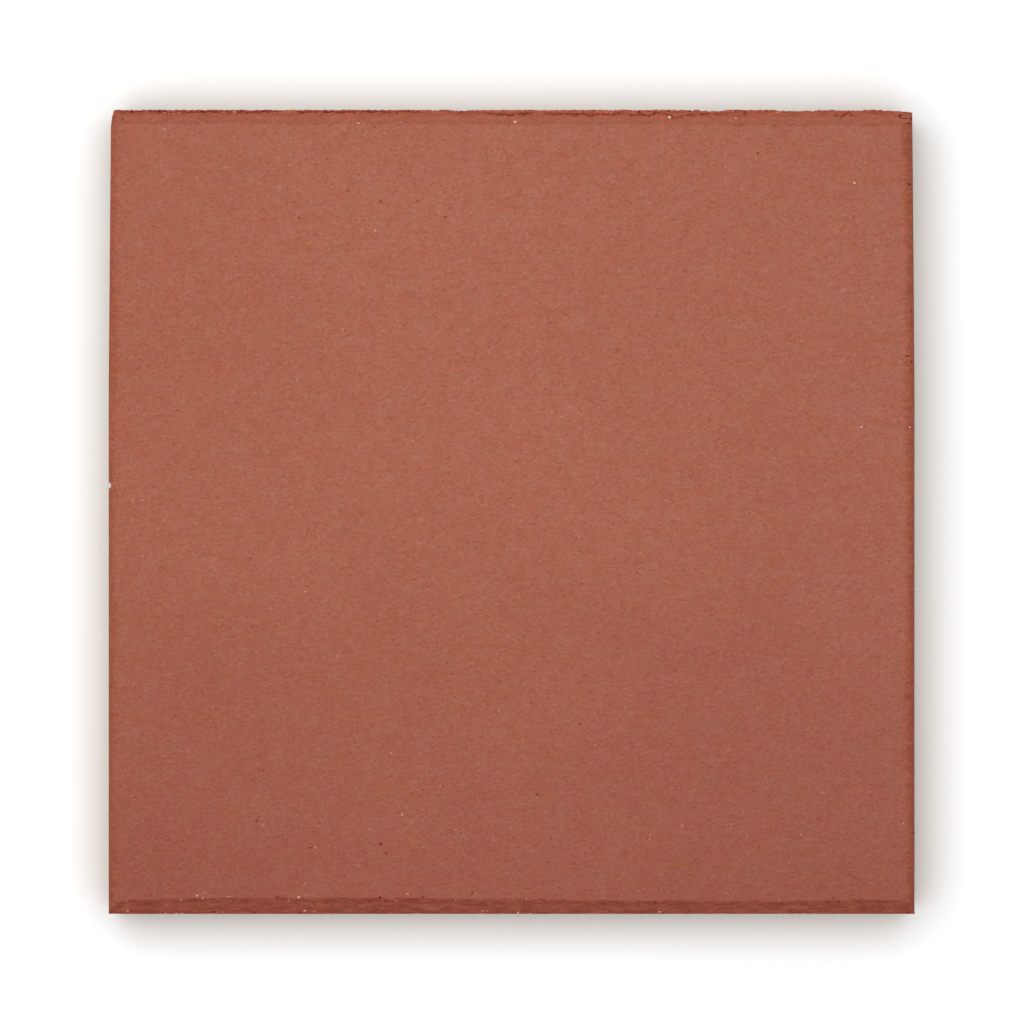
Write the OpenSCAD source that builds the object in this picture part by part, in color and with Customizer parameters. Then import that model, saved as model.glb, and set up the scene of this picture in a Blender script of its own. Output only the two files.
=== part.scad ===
// Quarry tile: a square floor tile of red clay, extruded face up, cut to length and fired.
// The walking face is up (+Z). The clay left the die along Y, so the sides at -X and +X and
// the keyed back were shaped by the die, and the ends at -Y and +Y were cut and trimmed.
// The origin is the middle of the back, on the plane that the ribs of the back rest on.

/* [Tile] */
// Width across the die-formed sides
tile_width = 150; // [90:0.1:300]
// Length between the cut ends
tile_length = 149.6; // [90:0.1:300]
// Thickness from the ribs of the back to the walking face
tile_thickness = 12.5; // [9:0.1:30]

/* [Die-formed sides] */
// Radius of the arris between a side and the walking face
face_arris_radius = 2.2; // [0.5:0.1:4]
// Radius of the arris between a side and the back
back_arris_radius = 1; // [0.2:0.1:2]

/* [Cut ends] */
// Width of the trimmed bevel, seen from above
bevel_width = 2.45; // [0.5:0.05:6]
// Depth of the trimmed bevel below the walking face
bevel_depth = 1.6; // [0.3:0.1:4]

/* [Keyed back] */
// Number of mortar keys across the back, even so that a rib is in the middle
key_count = 10; // [4:2:12]
// Share of the back that the mouths of the keys take up
key_share = 0.4; // [0.2:0.01:0.45]
// Depth of a key
key_depth = 1.2; // [0.4:0.1:2]
// How far a key widens under each of its lips
key_undercut = 0.6; // [0:0.1:1]

/* [Broken corners] */
// Length along the side -X of the sliver lost at its corner with the end +Y
side_sliver_length = 3.7; // [0.5:0.1:10]
// Depth of that sliver into the side
side_sliver_depth = 1.1; // [0.2:0.1:4]
// Length along the end +Y of the sliver lost at its corner with the side +X
end_sliver_length = 3.4; // [0.5:0.1:10]
// Depth of that sliver into the end
end_sliver_depth = 0.6; // [0.2:0.1:4]

/* [Hidden] */
$fn = 64;
fired_clay = "#AA6752";
key_pitch = tile_width / key_count;
key_mouth = key_pitch * key_share;
face_level = tile_thickness;
bevel_foot = tile_thickness - bevel_depth;
end_y = tile_length / 2;
side_x = tile_width / 2;
// How far a cutter runs past the surface that it cuts
overrun = 1;

// Outline that the die gives the clay, its back without the keys. Drawn in X and Z.
module die_outline() {
    lower = back_arris_radius;
    upper = face_arris_radius;
    translate([-side_x, lower])
        square([tile_width, tile_thickness - lower - upper]);
    translate([-side_x + lower, 0])
        square([tile_width - 2 * lower, tile_thickness - upper]);
    translate([-side_x + upper, lower])
        square([tile_width - 2 * upper, tile_thickness - lower]);
    for (side = [-1, 1]) {
        translate([side * (side_x - upper), face_level - upper])
            circle(r = upper);
        translate([side * (side_x - lower), lower])
            circle(r = lower);
    }
}

// One mortar key: a dovetail that is narrow at its mouth, so that set mortar can't pull out.
module key_outline() {
    root = key_mouth / 2 + key_undercut;
    polygon([
        [-key_mouth / 2, 0],
        [-root, key_depth],
        [root, key_depth],
        [key_mouth / 2, 0],
        [key_mouth / 2, -overrun],
        [-key_mouth / 2, -overrun]
    ]);
}

// The whole outline of the column that leaves the die, with its keys
module keyed_outline() {
    difference() {
        die_outline();
        for (k = [0 : key_count - 1])
            translate([(k + 0.5) * key_pitch - side_x, 0])
                key_outline();
    }
}

// The column of clay, laid along Y at the length that it is cut to
module clay_column() {
    translate([0, end_y, 0])
        rotate([90, 0, 0])
            linear_extrude(tile_length)
                keyed_outline();
}

// What the trimming of both ends leaves, seen from the side and as wide as the tile
module trimmed_ends() {
    translate([-side_x - overrun, 0, 0])
        rotate([90, 0, 90])
            linear_extrude(tile_width + 2 * overrun)
                polygon([
                    [-end_y, 0],
                    [end_y, 0],
                    [end_y, bevel_foot],
                    [end_y - bevel_width, face_level],
                    [-end_y + bevel_width, face_level],
                    [-end_y, bevel_foot]
                ]);
}

// A sliver broken off a corner: along_x and along_y are its legs from the corner at
// side * X and +Y, and it runs through the whole thickness
module broken_sliver(side, along_x, along_y) {
    translate([side * side_x, end_y, -overrun])
        linear_extrude(tile_thickness + 2 * overrun)
            polygon([
                [-side * along_x, 0],
                [-side * along_x, overrun],
                [side * overrun, overrun],
                [side * overrun, -along_y],
                [0, -along_y]
            ]);
}

module quarry_tile() {
    color(fired_clay)
        difference() {
            intersection() {
                clay_column();
                trimmed_ends();
            }
            broken_sliver(-1, side_sliver_depth, side_sliver_length);
            broken_sliver(1, end_sliver_length, end_sliver_depth);
        }
}

quarry_tile();
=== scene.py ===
"""The looks of a red clay quarry tile: its torn, trimmed and dragged surfaces, its fired clay,
and the pale floor and soft light that it lies in."""

import math

import bpy
import numpy as np
from bpy.props import FloatProperty, FloatVectorProperty, IntProperty, PointerProperty
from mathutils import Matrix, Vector


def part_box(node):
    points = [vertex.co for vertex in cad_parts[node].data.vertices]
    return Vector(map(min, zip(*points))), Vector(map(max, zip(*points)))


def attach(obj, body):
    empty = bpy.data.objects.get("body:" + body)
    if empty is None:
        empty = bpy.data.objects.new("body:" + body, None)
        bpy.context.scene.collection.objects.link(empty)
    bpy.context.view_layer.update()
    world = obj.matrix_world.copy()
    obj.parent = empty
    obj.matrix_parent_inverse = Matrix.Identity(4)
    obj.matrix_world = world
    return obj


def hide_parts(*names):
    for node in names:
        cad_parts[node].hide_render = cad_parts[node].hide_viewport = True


bl_info = {
    "name": "Quarry Tile",
    "version": (1, 0, 0),
    "blender": (4, 5, 0),
    "location": "3D View > Sidebar > Quarry Tile",
    "description": "Makes an extruded and fired floor tile of red clay, and the light it lies in",
    "category": "Add Mesh",
}

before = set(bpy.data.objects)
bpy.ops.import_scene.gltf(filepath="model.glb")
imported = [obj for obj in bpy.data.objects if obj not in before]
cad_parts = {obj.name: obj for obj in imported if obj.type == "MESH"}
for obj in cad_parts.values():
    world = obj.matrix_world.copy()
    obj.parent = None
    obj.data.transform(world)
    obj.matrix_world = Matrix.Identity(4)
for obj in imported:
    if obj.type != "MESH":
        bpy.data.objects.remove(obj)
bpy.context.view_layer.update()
NODE = "quarry_tile"
LOW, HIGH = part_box(NODE)
MM = 0.001


# ---------------------------------------------------------------- sizes and colours


def length_property(name, default, description, least=0):
    """A length that a user can change."""
    return FloatProperty(name=name, description=description, default=default, min=least, unit="LENGTH")


def colour_property(name, default, description):
    """A colour that a user can change."""
    return FloatVectorProperty(
        name=name, description=description, default=default, min=0, max=1, subtype="COLOR"
    )


class TileShape(bpy.types.PropertyGroup):
    width: length_property("Width", HIGH.x - LOW.x, "Width across the die-formed sides", 90 * MM)
    length: length_property("Length", HIGH.y - LOW.y, "Length between the cut ends", 90 * MM)
    thickness: length_property(
        "Thickness", HIGH.z - LOW.z, "Thickness from the ribs of the back to the walking face", 9 * MM
    )
    face_arris: length_property(
        "Face arris", 2.2 * MM, "Radius of the arris between a side and the walking face", 0.5 * MM
    )
    back_arris: length_property(
        "Back arris", 1 * MM, "Radius of the arris between a side and the back", 0.2 * MM
    )
    bevel_width: length_property(
        "Bevel width", 2.45 * MM, "Width of the bevel along a cut end, seen from above", 0.5 * MM
    )
    bevel_depth: length_property(
        "Bevel depth", 1.6 * MM, "Depth of that bevel below the walking face", 0.3 * MM
    )
    key_count: IntProperty(
        name="Keys",
        description="Number of mortar keys across the back",
        default=10,
        min=4,
    )
    key_share: FloatProperty(
        name="Key share",
        description="Share of the back that the mouths of the keys take up",
        default=0.4,
        min=0.2,
        max=0.45,
        subtype="FACTOR",
    )
    key_depth: length_property("Key depth", 1.2 * MM, "Depth of a mortar key", 0.4 * MM)
    key_undercut: length_property(
        "Key undercut", 0.6 * MM, "How far a key widens under each of its lips"
    )


class Wear(bpy.types.PropertyGroup):
    end_draw: length_property("End draw", 0.4 * MM, "How far the sides are drawn in at the far end")
    crease_shift: length_property(
        "Crease shift", 0.5 * MM, "How far the near crease may stand from where the bevel is set"
    )
    crease_sway: length_property(
        "Crease sway", 0.3 * MM, "How far the lines where the ends are trimmed waver"
    )
    face_swell: length_property(
        "Face swell", 0.06 * MM, "Depth of the slow hollows in the walking face"
    )
    face_peel: length_property(
        "Face peel", 0.06 * MM, "Depth of the small hollows in the walking face"
    )
    trim_drag: length_property(
        "Trim drag", 0.2 * MM, "Depth of the marks that trimming leaves on the bevels"
    )
    foot_tears: length_property(
        "Foot tears", 0.35 * MM, "Depth of the tears along the foot of a bevel"
    )
    wire_drag: length_property(
        "Wire drag", 0.3 * MM, "Depth of the grooves that the cutting wire leaves on an end"
    )
    die_lines: length_property(
        "Die lines", 0.08 * MM, "Depth of the lines that the die leaves along the sides and the back"
    )
    tear_depth: length_property(
        "Lip tears", 0.15 * MM, "Depth of the cracks behind the torn lip of the far end"
    )
    chip_depth: length_property("Chips", 0.25 * MM, "Depth of the deepest chip in the torn lip")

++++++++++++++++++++

GIVEN TASK => Your task is to give again the lines from the one containing "obj.matrix_parent_inverse = Matrix.Identity(4)" to the one containing "cad_parts[node].hide_render = cad_parts[node].hide_viewport", both lines included, exactly and without anything added.

ANSWER IN FULL =>
    obj.matrix_parent_inverse = Matrix.Identity(4)
    obj.matrix_world = world
    return obj


def hide_parts(*names):
    for node in names:
        cad_parts[node].hide_render = cad_parts[node].hide_viewport = True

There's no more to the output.